Among other accomplishments, the task force established bases on Ross Island and in Little America, and on October 31, 1956, Admiral Dufek and a crew of six, having flown on a ski equipped US Navy R4D-5 Skytrain named Que Sera Sera, became the first Americans to set foot at the South Pole and to plant the American flag, and the first men to land on the pole from the air.

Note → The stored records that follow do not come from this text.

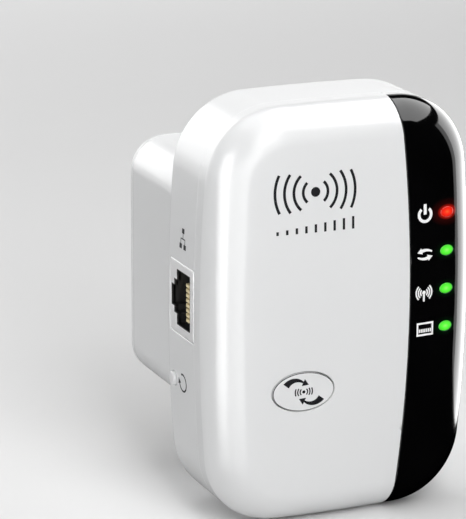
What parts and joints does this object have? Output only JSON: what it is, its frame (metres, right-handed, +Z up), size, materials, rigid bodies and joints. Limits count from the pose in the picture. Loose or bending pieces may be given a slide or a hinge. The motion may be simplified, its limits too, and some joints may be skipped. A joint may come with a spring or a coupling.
{
  "type": "wifi range extender",
  "caption": "Rounded white plug-in wifi range extender with a black light strip, an oval front button, a side network socket and a three-pin plug.",
  "frame": {"origin": "middle of the plug face that lies against the wall outlet", "axes": "+Y into the wall along the pins, so the front faces -Y; +X to the right seen from the front; +Z up"},
  "size_m": [0.0636, 0.0807, 0.0924],
  "materials": {
    "white_shell": "glossy moulded white ABS",
    "black_panel": "high-gloss black acrylic",
    "plug_nylon": "satin white nylon",
    "pin_brass": "machined brass",
    "pin_sleeve": "matt black insulating sleeve",
    "jack_metal": "tin-plated pressed steel",
    "black_plastic": "matt black moulding",
    "contact_gold": "gold-plated spring wire",
    "red_lens": "clear light pipe lit red",
    "green_lens": "clear light pipe lit green",
    "circuit_board": "green solder mask on glass fibre",
    "chip_resin": "black moulding compound",
    "tinned_can": "satin metal can",
    "ferrite": "sintered ferrite",
    "winding_tape": "yellow polyester tape",
    "blue_coating": "blue coating",
    "red_insulation": "red insulation",
    "black_insulation": "black insulation",
    "screw_steel": "zinc-plated steel"
  },
  "bodies": {
    "root": {"front_cover": "white_shell", "rear_cover": "white_shell", "light_panel": "black_panel", "plug_base": "plug_nylon", "earth_pin": "plug_nylon", "line_pin": "pin_brass", "neutral_pin": "pin_brass", "line_pin_sleeve": "pin_sleeve", "neutral_pin_sleeve": "pin_sleeve", "lan_jack_shield": "jack_metal", "lan_jack_housing": "black_plastic", "wps_switch_body": "black_plastic", "reset_switch_body": "black_plastic", "lan_contact_1": "contact_gold", "lan_contact_2": "contact_gold", "lan_contact_3": "contact_gold", "lan_contact_4": "contact_gold", "lan_contact_5": "contact_gold", "lan_contact_6": "contact_gold", "lan_contact_7": "contact_gold", "lan_contact_8": "contact_gold", "light_pipe_power": "red_lens", "led_power": "red_lens", "light_pipe_sync": "green_lens", "light_pipe_signal": "green_lens", "light_pipe_device": "green_lens", "led_sync": "green_lens", "led_signal": "green_lens", "led_device": "green_lens", "main_board": "circuit_board", "power_board": "circuit_board", "antenna_top": "circuit_board", "antenna_side": "circuit_board", "wifi_chip": "chip_resin", "memory_chip": "chip_resin", "flash_chip": "chip_resin", "lan_transformer": "chip_resin", "voltage_regulator": "chip_resin", "bulk_capacitor": "chip_resin", "bridge_rectifier": "chip_resin", "switching_chip": "chip_resin", "output_diode": "chip_resin", "crystal": "tinned_can", "smoothing_capacitor": "tinned_can", "transformer_core": "ferrite", "power_inductor": "ferrite", "transformer_winding": "winding_tape", "output_capacitor": "blue_coating", "safety_capacitor": "blue_coating", "fuse_resistor": "red_insulation", "dc_lead_positive": "red_insulation", "dc_lead_negative": "black_insulation", "antenna_top_lead": "black_insulation", "antenna_side_lead": "black_insulation", "board_screw_1": "screw_steel", "board_screw_2": "screw_steel"},
    "wps_button": {"wps_button": "white_shell"},
    "wps_plunger": {"wps_switch_plunger": "black_plastic"},
    "reset_button": {"reset_button": "white_shell"},
    "reset_plunger": {"reset_switch_plunger": "black_plastic"}
  },
  "joints": [
    {"name": "wps_press", "type": "slide", "parent": "root", "child": "wps_button", "axis": [0, 1, 0], "range_m": [0, 0.0005], "stiffness_N_per_m": 2500},
    {"name": "wps_plunger_press", "type": "slide", "parent": "root", "child": "wps_plunger", "axis": [0, 1, 0], "range_m": [0, 0.0005]},
    {"name": "reset_press", "type": "slide", "parent": "root", "child": "reset_button", "axis": [1, 0, 0], "range_m": [0, 0.0005], "stiffness_N_per_m": 2500},
    {"name": "reset_plunger_press", "type": "slide", "parent": "root", "child": "reset_plunger", "axis": [1, 0, 0], "range_m": [0, 0.0005]}
  ],
  "couplings": [
    {"joint": "wps_plunger_press", "follows": "wps_press", "ratio": 1},
    {"joint": "reset_plunger_press", "follows": "reset_press", "ratio": 1}
  ]
}
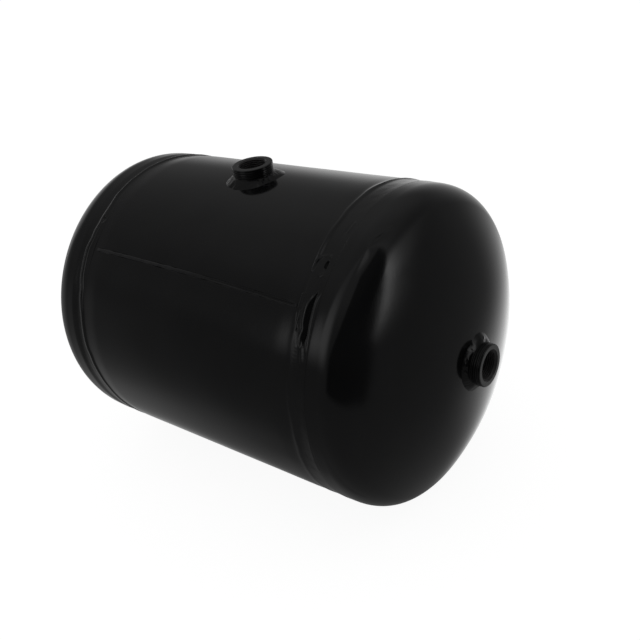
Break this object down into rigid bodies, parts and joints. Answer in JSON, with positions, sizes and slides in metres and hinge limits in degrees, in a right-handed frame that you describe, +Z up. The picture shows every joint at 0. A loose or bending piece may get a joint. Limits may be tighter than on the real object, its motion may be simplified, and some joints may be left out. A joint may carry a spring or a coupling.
{
  "type": "horizontal pressure tank",
  "caption": "Small horizontal welded steel pressure tank with dished ends, a lengthwise seam weld, girth welds, and a threaded port on top and in the middle of each end.",
  "frame": {"origin": "on the floor, midway along the tank, straight under its axis", "axes": "+X along the tank's axis to the near head, +Z up through the port on the shell, and +Y across"},
  "size_m": [0.3864, 0.246, 0.2565],
  "materials": {
    "black_paint": "glossy black enamel over steel"
  },
  "bodies": {
    "root": {"shell": "black_paint", "seam_weld": "black_paint", "near_head": "black_paint", "far_head": "black_paint", "near_girth_weld": "black_paint", "far_girth_weld": "black_paint", "top_port": "black_paint", "top_port_weld": "black_paint", "near_port": "black_paint", "near_port_weld": "black_paint", "far_port": "black_paint", "far_port_weld": "black_paint"}
  },
  "joints": []
}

On November 28, 1957, Dufek was present with a US congressional delegation during a change of command ceremony held at McMurdo Sound. After Admiral Byrd's death, Dufek was appointed to succeed him as supervisor of U.S. programs in the South Polar Regions.

==Retirement and death==
Dufek fully retired from the Navy in 1959. He died in 1977, on his 74th birthday.

==Namesakes==
Antarctic features Dufek Coast, Dufek Head, Dufek Massif, and Dufek Mountain were named in his honor.

==Awards==

|  | Naval Aviator Badge |  |  |  |  |  |  |  |  |
|  | Submarine Warfare insignia |  |  |  |  |  |  |  |  |
| 1st Row | Navy Distinguished Service Medal with Gold Star |  |  | Legion of Merit with two Gold Stars and Combat "V" |  |  | United States Antarctic Expedition Medal issued in Gold (1939–1941) |  |  |
| 2nd Row | American Defense Service Medal |  |  | American Campaign Medal |  |  | European-African-Middle Eastern Campaign Medal with 4 battle stars |  |  |
| 3rd Row | World War II Victory Medal |  |  | Navy Occupation Medal with "ASIA" clasp |  |  | National Defense Service Medal |  |  |
| 4th Row | Korean Service Medal with four battle stars |  |  | Antarctic Service Medal |  |  | Chevalier of the Legion of Honor |  |  |
| 5th Row | Croix de Guerre (1939–1945) with Palm |  |  | Korean Presidential Unit Citation |  |  | United Nations Korea Medal - |  |  |

==Additional Awards and Honors==
- Golden Plate Award, American Academy of Achievement, 1961

==Dates of rank==

- Midshipman – August 1921
- Ensign – June 1925
- Lieutenant (junior grade) – June 1928
- Lieutenant – June 1935
- Lieutenant Commander – August 1939
- Commander – August 1942
- Captain – July 1943
- Rear Admiral, Retired – June 1955

==Bibliography==
- 1957: Operation Deepfreeze. New York: Harcourt, Brace. ISBN 1-112-16344-1.
- 1959: Through the Frozen Frontier: The Exploration of Antarctica. Harcourt, Brace. ISBN 1-112-98569-7.
- 1969: Rear Admiral Richard Evelyn Byrd: A Biography. Harcourt, Brace and the Virginia Institute of Marine Science, The College of William & Mary.